Date: 2026-05-01 Status: Accepted
The pipeline needs a reliable list of every company in the most recent YC batch (currently W26, 196 companies). Three sources exist:
- Direct scrape of
ycombinator.com/companies— works but fragile (Next.js hydration, rate limits, robots.txt unconfirmed). - yc-oss/api — community-maintained JSON refreshed daily, indexed by batch.
- Apify-hosted scrapers — paid, requires a token, adds an external dependency on a third-party platform.
Use yc-oss/api as the primary source, with a direct-scrape fallback only when yc-oss is stale (>24h since last update).
Positive
- Deterministic, cacheable JSON. Tests can pin to a frozen fixture.
- No rate-limit risk, no scraping etiquette concerns.
- The community already does the maintenance work.

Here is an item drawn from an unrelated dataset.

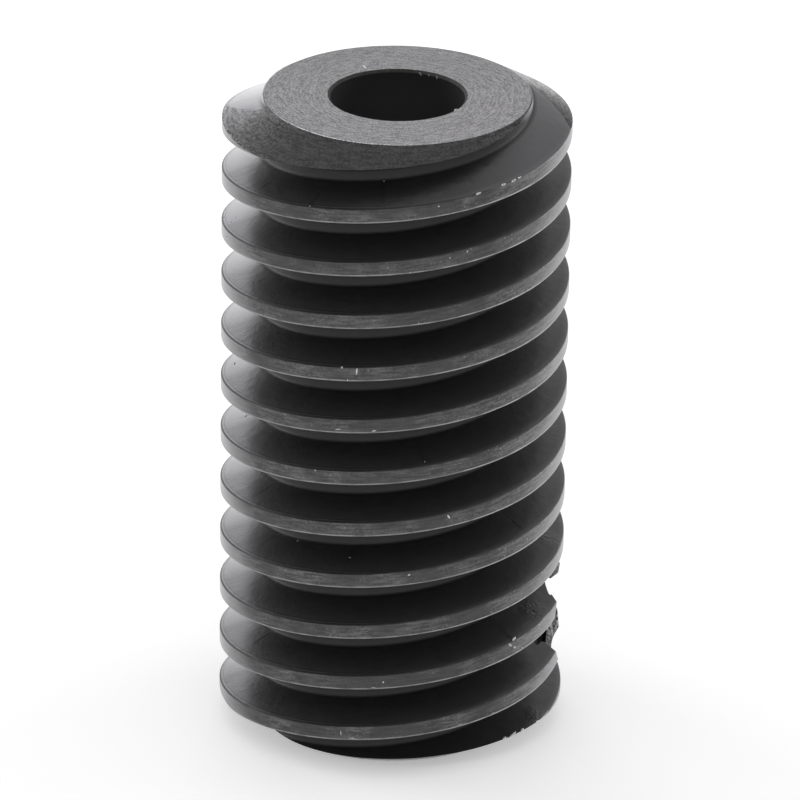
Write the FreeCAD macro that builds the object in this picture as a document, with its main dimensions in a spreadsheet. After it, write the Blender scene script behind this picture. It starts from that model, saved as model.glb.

- Stable schema across batches → less per-batch breakage risk.
Negative
- We inherit the
yc-oss/apischema. If they rename a field, we patch. - Daily refresh latency means brand-new companies (added mid-batch) may be missing for up to 24h.
- We're a leaf consumer of someone else's volunteer effort. Mitigate by linking back from the README and contributing fixes upstream when we find issues.
- Apify — adds paid dependency, conflicts with the OSS-first goal.
- Direct scrape only — works but more fragile. Kept as fallback.
PR #1 will add a small scripts/check_yc_oss.py that runs in CI and warns (does not fail) if yc-oss/api's latest-batch JSON hasn't been updated in >48h, so we notice upstream staleness early.
Fetched https://www.ycombinator.com/robots.txt and recorded the relevant excerpt:
User-Agent: *
Disallow: /companies?*
Allow: /
Implications:
- ❌
https://www.ycombinator.com/companies?batch=Winter+2026— disallowed. Originally proposed as the fallback when yc-oss/api is stale; we will not use it. - ✅
https://www.ycombinator.com/companies/<slug>— allowed (no query string). - ✅
https://yc-oss.github.io/api/...— out of scope for ycombinator.com's robots.txt; governed by GitHub Pages.
Updated decision: yc-oss/api is not merely primary — it is the only sanctioned source for the batch listing. If yc-oss is unreachable, the pipeline fails loudly with an actionable error rather than scraping a disallowed URL. Detail-page enrichment via /companies/<slug> remains permitted (and is what a real user clicking around the directory would request).
Cross-check: a separate scripts/check_yc_oss.py cron (Phase 1) warns if yc-oss/api hasn't refreshed in >48h, which is the only realistic single-point-of-failure left.